The two part Country of Cherry Blossoms is about how the effects of tragedy cross generations. This story features Nanami, niece of Minami. In the first part, Nanami is a happy-go-lucky fifth grader. In contrast to her childhood innocence, the second part picks up about a decade later. Nanami is now a slightly jaded adult who worries about the mental health of her aging father. Her father has been disappearing for days at a time recently, and she follows him on one of his excursions to Hiroshima. This gives her a chance to reconnect with her family's history and her own childhood.

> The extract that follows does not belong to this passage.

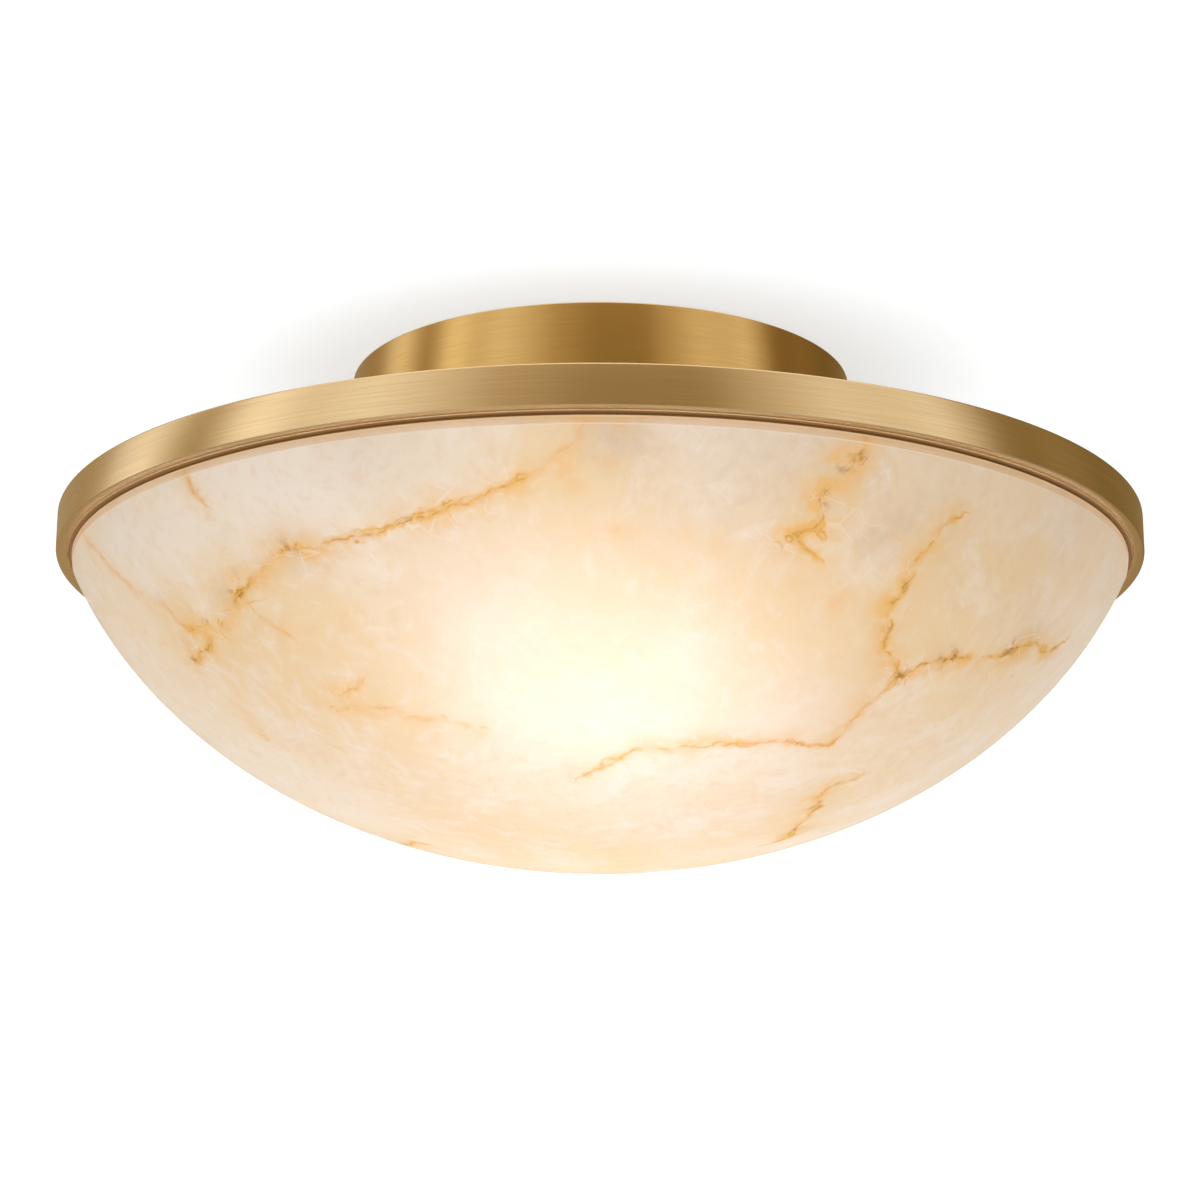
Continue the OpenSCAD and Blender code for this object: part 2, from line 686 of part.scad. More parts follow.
module heat_sink() {
  color(steel) difference() {
    union() {
      translate([0, 0, sink_bottom]) cylinder(h = sink_t, r = sink_d / 2, $fn = fn_big);
      at_fixings() translate([diffuser_screw_r, 0, sink_bottom])
        cylinder(h = sink_t, r = diffuser_ear_r + screw_wall, $fn = fn_small);
    }
    at_rods() translate([0, 0, sink_bottom - over])
      cylinder(h = sink_t + 2 * over, r = rod_clear_r, $fn = fn_small);
    for (a = [45:90:315]) rotate([0, 0, a]) translate([module_screw_r, 0, sink_bottom - over])
      cylinder(h = sink_t + 2 * over, r = module_screw_d / 2 + hole_gap, $fn = fn_small);
    at_fixings() translate([diffuser_screw_r, 0, sink_bottom - over])
      cylinder(h = sink_t + over - 0.5, r = diffuser_screw_d / 2, $fn = fn_small);
  }
}

module led_board() {
  color(white_paint) difference() {
    translate([0, 0, board_bottom]) cylinder(h = board_t, r = board_d / 2, $fn = fn_big);
    for (a = [45:90:315]) rotate([0, 0, a]) translate([module_screw_r, 0, board_bottom - over])
      cylinder(h = board_t + 2 * over, r = module_screw_d / 2 + hole_gap, $fn = fn_small);
  }
}

module led_chips() {
  inner_r = 12;
  outer_r = 24;
  color("khaki") {
    for (k = [0:5]) rotate([0, 0, 60 * k]) translate([inner_r, 0, board_bottom - chip_h / 2])
      cube([chip_w, chip_w, chip_h], center = true);
    for (k = [0:11]) rotate([0, 0, 30 * k]) translate([outer_r, 0, board_bottom - chip_h / 2])
      cube([chip_w, chip_w, chip_h], center = true);
  }
}

module led_connector() {
  color("ivory") rotate([0, 0, lead_angle])
    translate([connector_r, 0, board_bottom - connector.z / 2]) difference() {
      cube(connector, center = true);
      for (s = [-1, 1]) translate([connector.x / 2, s * plug_side, 0]) rotate([0, 90, 0])
        cylinder(h = 2 * plug_depth, r = lead_d / 2 + bore_gap, center = true, $fn = fn_small);
    }
}

module module_screws() {
  color(steel) for (a = [45:90:315]) rotate([0, 0, a]) translate([module_screw_r, 0, board_bottom])
    rotate([180, 0, 0]) pan_screw(module_screw_d, board_t + sink_t + pan_t + screw_past);
}

module diffuser() {
  wall_top = sink_bottom;
  bottom = wall_top - diffuser_h;
  color("white") difference() {
    union() {
      at_fixings() translate([diffuser_screw_r, 0, wall_top - diffuser_t])
        cylinder(h = diffuser_t, r = diffuser_ear_r, $fn = fn_small);
      rotate_extrude($fn = fn_big) {
        square_to(diffuser_out_r, bottom + diffuser_round, wall_top);
        square_to(diffuser_out_r - diffuser_round, bottom, wall_top);
        translate([diffuser_out_r - diffuser_round, bottom + diffuser_round]) circle(r = diffuser_round);
        square_to(diffuser_flange_r, wall_top - diffuser_t, wall_top);
      }
    }
    rotate_extrude($fn = fn_big) {
      square_to(diffuser_out_r - diffuser_t, bottom + diffuser_round, wall_top + over);
      square_to(diffuser_out_r - diffuser_round, bottom + diffuser_t, wall_top + over);
      translate([diffuser_out_r - diffuser_round, bottom + diffuser_round])
        circle(r = diffuser_round - diffuser_t);
    }
    at_fixings() translate([diffuser_screw_r, 0, wall_top - diffuser_t - over])
      cylinder(h = diffuser_t + 2 * over, r = diffuser_screw_d / 2 + 0.1, $fn = fn_small);
    at_rods() translate([0, 0, wall_top - diffuser_t - over])
      cylinder(h = diffuser_t + 2 * over, r = rod_clear_r, $fn = fn_small);
    rotate([0, 0, lead_angle])
      translate([board_d / 2, -notch_lead_w / 2, board_bottom - connector.z - 0.5])
        cube([sink_d, notch_lead_w, wall_top - board_bottom + connector.z + over]);
  }
}

// A rectangle from the axis to x = r, between two heights
module square_to(r, z_low, z_high) {
  translate([0, z_low]) square([r, z_high - z_low]);
}

module diffuser_screws() {
  color(steel) at_fixings() translate([diffuser_screw_r, 0, sink_bottom - diffuser_t])
    rotate([180, 0, 0]) pan_screw(diffuser_screw_d, diffuser_t + sink_t - 1);
}

// Knurled nuts over the pan

module nut_washers() {
  color(brass) at_fixings() translate([stud_pos_r, 0, 0])
    ring_plate(nut_d / 2 + washer_rim, stud_d / 2 + hole_gap, pan_top, washer_t);
}

module thumb_nut(k) {
  color(brass) rotate([0, 0, fixing_angles[k]]) translate([stud_pos_r, 0, pan_top + washer_t]) difference() {
    union() {
      cylinder(h = nut_h - collar_h, r = nut_d / 2, $fn = fn_small);
      cylinder(h = nut_h, r = nut_d / 2 - collar_in, $fn = fn_small);
    }
    translate([0, 0, -over]) cylinder(h = nut_h + 2 * over, r = stud_d / 2 + thread_gap, $fn = fn_small);
    for (g = [0:nut_grooves - 1]) rotate([0, 0, 360 * g / nut_grooves])
      translate([nut_d / 2 + groove_out, 0, -over])
        cylinder(h = nut_h + 2 * over, r = groove_r, $fn = 16);
  }
}

module thumb_nut_1() {
  thumb_nut(0);
}

module thumb_nut_2() {
  thumb_nut(1);
}

module thumb_nut_3() {
  thumb_nut(2);
}

// Ring, bowl and clips

// Cutter for a round outer edge at the origin. The solid lies towards -X, above for up = 1, below for -1
module edge_cut(r, up) {
  difference() {
    translate([-r, up > 0 ? -over : -r]) square([r + over, r + over]);
    translate([-r, up * r]) circle(r = r, $fn = fn_small);
  }
}

module rim_ring() {
  color(brass) difference() {
    union() {
      rotate_extrude($fn = fn_big) difference() {
        union() {
          translate([ring_in_r, ring_bottom]) square([ring_wall, ring_h]);
          translate([lip_in_r, ring_bottom]) square([lip_w, lip_t]);
        }
        translate([ring_r, ring_top]) edge_cut(ring_edge_r, -1);
        translate([ring_r, ring_bottom]) edge_cut(ring_edge_r, 1);
      }
      at_fixings() intersection() {
        translate([boss_in_r, -boss_w / 2, lip_top - lip_t / 2])
          cube([ring_r - boss_in_r, boss_w, clip_bottom - lip_top + lip_t / 2]);
        cylinder_between(ring_in_r + ring_wall / 2, lip_top, clip_bottom);
      }
    }
    at_fixings() translate([screw_pos_r, 0, lip_top])
      cylinder(h = ring_h, r = clip_screw_d / 2, $fn = fn_small);
  }
}

// A full cylinder about the axis between two heights
module cylinder_between(r, z_low, z_high) {
  translate([0, 0, z_low]) cylinder(h = z_high - z_low, r = r, $fn = fn_big);
}

module bowl_gasket() {
  color(black_rubber) difference() {
    ring_plate(flange_r, lip_in_r + rest_gap, lip_top, gasket_t, fn_big);
    at_fixings() translate([notch_in_r, -notch_w / 2, lip_top - over])
      cube([ring_r - notch_in_r, notch_w, gasket_t + 2 * over]);
  }
}

// Everything inside the bowl's two arcs, drawn in from its outer face by inset
module bowl_filled(inset) {
  far = 3 * belly_r;
  intersection() {
    translate(belly_c) circle(r = belly_r - inset, $fn = 2 * fn_big);
    translate(belly_c) polygon([[0, 0], far * join_dir, [0, -far]]);
  }
  translate(side_c) circle(r = side_r - inset, $fn = 2 * fn_big);
}

module bowl_outline() {
  difference() {
    intersection() {
      union() {
        intersection() {
          bowl_filled(0);
          translate([0, ring_bottom - 2 * bowl_drop]) square([ring_r, 2 * bowl_drop]);
        }
        translate([0, ring_bottom - over]) square([mouth_r, rim_top - ring_bottom + over]);
        translate([0, flange_bottom]) square([flange_r, rim_top - flange_bottom]);
      }
      translate([0, ring_bottom - 2 * bowl_drop]) square([ring_r, 2 * bowl_drop + ring_h]);
    }
    bowl_filled(bowl_wall);
    translate([-ring_r, ring_bottom - 2 * bowl_drop]) square([ring_r, 4 * bowl_drop]);
    translate([-ring_r, ring_bottom - over]) square([ring_r + side_c.x, ring_h]);
    translate([mouth_r - quirk_w, ring_bottom - quirk_h]) square([quirk_w + over, quirk_h]);
  }
}

module alabaster_bowl() {
  color(stone) difference() {
    rotate_extrude($fn = fn_big) bowl_outline();
    at_fixings() translate([notch_in_r, -notch_w / 2, lip_top - rest_gap])
      cube([ring_r - notch_in_r, notch_w, ring_h]);
  }
}

module retaining_clips() {
  color(steel) at_fixings() difference() {
    union() {
      intersection() {
        translate([rim_in_r, -clip_w / 2, clip_bottom]) cube([ring_r - rim_in_r, clip_w, clip_t]);
        cylinder_between(ring_in_r - rest_gap, clip_bottom, clip_top);
      }
      translate([stud_pos_r - tongue_end, -tongue_w / 2, clip_bottom])
        cube([rim_in_r - stud_pos_r + tongue_end + over, tongue_w, clip_t]);
    }
    translate([screw_pos_r, 0, clip_bottom - over])
      cylinder(h = clip_t + 2 * over, r = clip_screw_d / 2 + hole_gap, $fn = fn_small);
    translate([stud_pos_r, 0, clip_bottom - over])
      cylinder(h = clip_t + 2 * over, r = stud_d / 2 + thread_gap, $fn = fn_small);
  }
}

module clip_pads() {
  pad_in = rim_in_r + pad_margin;
  color(black_rubber) at_fixings() for (s = [-1, 1])
    intersection() {
      translate([pad_in, s * pad_side - pad_l / 2, rim_top]) cube([flange_r - pad_in, pad_l, pad_t]);
      cylinder_between(flange_r - pad_margin, rim_top, clip_bottom);
    }
}

module clip_screws() {
  color(steel) at_fixings() translate([screw_pos_r, 0, clip_top])
    pan_screw(clip_screw_d, clip_t + 0.9 * (clip_bottom - lip_top));
}

module shade_studs() {
  color(steel) at_fixings() translate([stud_pos_r, 0, 0]) {
    translate([0, 0, clip_bottom - stud_head_t])
      cylinder(h = stud_head_t, r = shoulder_d / 2, $fn = fn_small);
    translate([0, 0, clip_bottom - stud_head_t])
      cylinder(h = pan_top + stud_rise - clip_bottom + stud_head_t, r = stud_d / 2, $fn = fn_small);
    translate([0, 0, clip_top]) cylinder(h = pan_bottom - clip_top, r = shoulder_d / 2, $fn = fn_small);
  }
}

mounting_strap();
hanging_rods();
strap_nuts();
canopy();
canopy_foot();
canopy_rivets();
pan();
rod_washers();
cap_nuts();
led_driver();
driver_screws();
terminal_block();
terminal_screws();
block_screw();
earth_screws();
block_earth_lead();
strap_earth_lead();
mains_leads();
led_leads();
grommet();
heat_sink();
led_board();
led_chips();
led_connector();
module_screws();
diffuser();
diffuser_screws();
nut_washers();
thumb_nut_1();
thumb_nut_2();
thumb_nut_3();
rim_ring();
bowl_gasket();
alabaster_bowl();
retaining_clips();
clip_pads();
clip_screws();
shade_studs();
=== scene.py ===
import math

import bpy
import numpy as np
from mathutils import Matrix, Vector


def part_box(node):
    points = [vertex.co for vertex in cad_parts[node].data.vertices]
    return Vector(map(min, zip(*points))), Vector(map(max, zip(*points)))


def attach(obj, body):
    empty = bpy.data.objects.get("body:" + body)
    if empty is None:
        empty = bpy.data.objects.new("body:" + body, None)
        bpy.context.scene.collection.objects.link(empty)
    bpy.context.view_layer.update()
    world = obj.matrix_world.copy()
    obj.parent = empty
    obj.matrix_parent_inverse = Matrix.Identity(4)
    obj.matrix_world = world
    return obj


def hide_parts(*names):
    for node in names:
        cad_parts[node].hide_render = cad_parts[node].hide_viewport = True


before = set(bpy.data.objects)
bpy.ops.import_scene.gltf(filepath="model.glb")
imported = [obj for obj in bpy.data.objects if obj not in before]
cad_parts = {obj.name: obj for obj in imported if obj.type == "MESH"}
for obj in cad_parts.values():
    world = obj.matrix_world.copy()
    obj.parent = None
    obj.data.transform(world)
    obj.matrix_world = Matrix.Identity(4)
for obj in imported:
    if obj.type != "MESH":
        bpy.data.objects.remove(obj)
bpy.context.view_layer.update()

bl_info = {
    "name": "Alabaster Ceiling Light",
    "version": (1, 0, 0),
    "blender": (4, 5, 0),
    "location": "3D View > Sidebar > Ceiling Light",
    "description": "Dresses the ceiling light's frame in turned stone, brushed brass and its wiring",
    "category": "Object",
}

MM = 0.001


def rgb(red, green, blue):
    """A colour given as it looks on a screen, 0 to 255, as the linear colour that a shader takes."""
    def linear(part):
        part = part / 255
        return part / 12.92 if part <= 0.04045 else ((part + 0.055) / 1.055) ** 2.4
    return (linear(red), linear(green), linear(blue), 1.0)


# Sizes that the frame gives
RING_LOW, RING_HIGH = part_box("rim_ring")
BOWL_LOW, BOWL_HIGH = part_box("alabaster_bowl")
CANOPY_LOW, CANOPY_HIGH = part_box("canopy")
LAMP_LOW, LAMP_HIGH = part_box("diffuser")
RING_R = RING_HIGH.x
RING_BOTTOM = RING_LOW.z
RING_TOP = CANOPY_LOW.z
CANOPY_R = CANOPY_HIGH.x

# The bowl's outer face is half of an oblate ball: its half widths and the height of its middle
BOWL_A = 237.0 * MM
BOWL_MIDDLE_Z = -23.7 * MM
BOWL_B = BOWL_MIDDLE_Z - BOWL_LOW.z

# The three places where the shade hangs, in degrees, and the clearance round a boss in the stone's notch
FIXING_ANGLES = (90, 210, 330)
NOTCH_GAP = 0.3 * MM

# The photograph's camera, in pixels, the frame's metres, degrees and millimetres of sensor
PHOTO_SIDE = 1200
PHOTO_FOCAL = 2826.4
CAMERA_AT = Vector((0, -1.1632, -0.4046))
CAMERA_PITCH = 14.937
CAMERA_ROLL = 0.151
SENSOR = 36.0

# The bands of light round the room that the brass reflects: degrees from the camera's side, and light
BRIGHTEST_BAND = 1.25
STUDIO_BANDS = (
    (-180, 0.42), (-132, 0.42), (-124, 0.5), (-114, 0.98), (-106, 1.22), (-99, 0.85), (-93, 0.5),
    (-88, 0.37), (-83, 0.65), (-76, 1.25), (-70, 1.25), (-62, 0.9), (-46, 1.06), (-38, 0.9),
    (-29, 0.75), (-20, 0.54), (0, 0.35), (20, 0.36), (32, 0.62), (40, 0.78), (47, 0.92),
    (62, 0.88), (72, 1.05), (80, 0.72), (88, 0.3), (96, 0.26), (105, 0.32), (114, 0.3),
    (125, 0.23), (150, 0.25), (180, 0.42),
)

# The plain world that lights the scene, and the light from high above that the brass reflects
WORLD_TINT = (1.0, 0.99, 0.985, 1)
WORLD_LIGHT = 1.1
OVERHEAD_LIGHT = (1.0, 0.97, 0.9, 1)

# The two soft lamps: name, place, power in watts and width
SOFT_LAMPS = (
    ("key_light", (-1.6, -2.2, -1.6), 34.0, 1.6),
    ("fill_light", (1.8, -1.9, -1.5), 17.0, 1.8),
)
LAMPS_AIM = Vector((0, 0, -0.1))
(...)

Town of Evening Calm, Country of Cherry Blossoms is a beautiful, melancholic collection of stories of how the past haunts the present. Although it may seem short for its price tag (it barely exceeds one hundred pages) I'm sure it will enchant mature readers with its lovely art, haunting atmosphere, and subtle character-driven story-telling. I found it beautiful in every way a story can be. That's the highest praise I can give.
Kouno has an amazing gift for portraying the dignity and aspirations of the common man and woman, and it is this juxtaposition with the cruelty and destruction of war that is most poignant and evocative. All three vignettes are excellent, but the first--"Town of Evening Calm"--is particularly so. I doubt that anyone could fail to be moved by it. Together, the stories are a reminder that for the survivors and their families, the war did not end ten years or even fifty years after the bomb was dropped: it is an inextricable part of their destiny even today. For an English-speaking audience, the stories are probably especially eye-opening: not just for its unblinking "insider's perspective" on the people who were bombed, but also for its look at the lingering and subtle discrimination these people face even today in modern Japanese society. This further compounds the complex feelings of the survivors and their descendants.
"Town of Evening Calm, Country of Cherry Blossoms" is one of my all-time favorite manga, and one of my favorite works of fiction, period. This is the kind of work that lingers in the depths of the reader's mind and soul long after the final page is turned.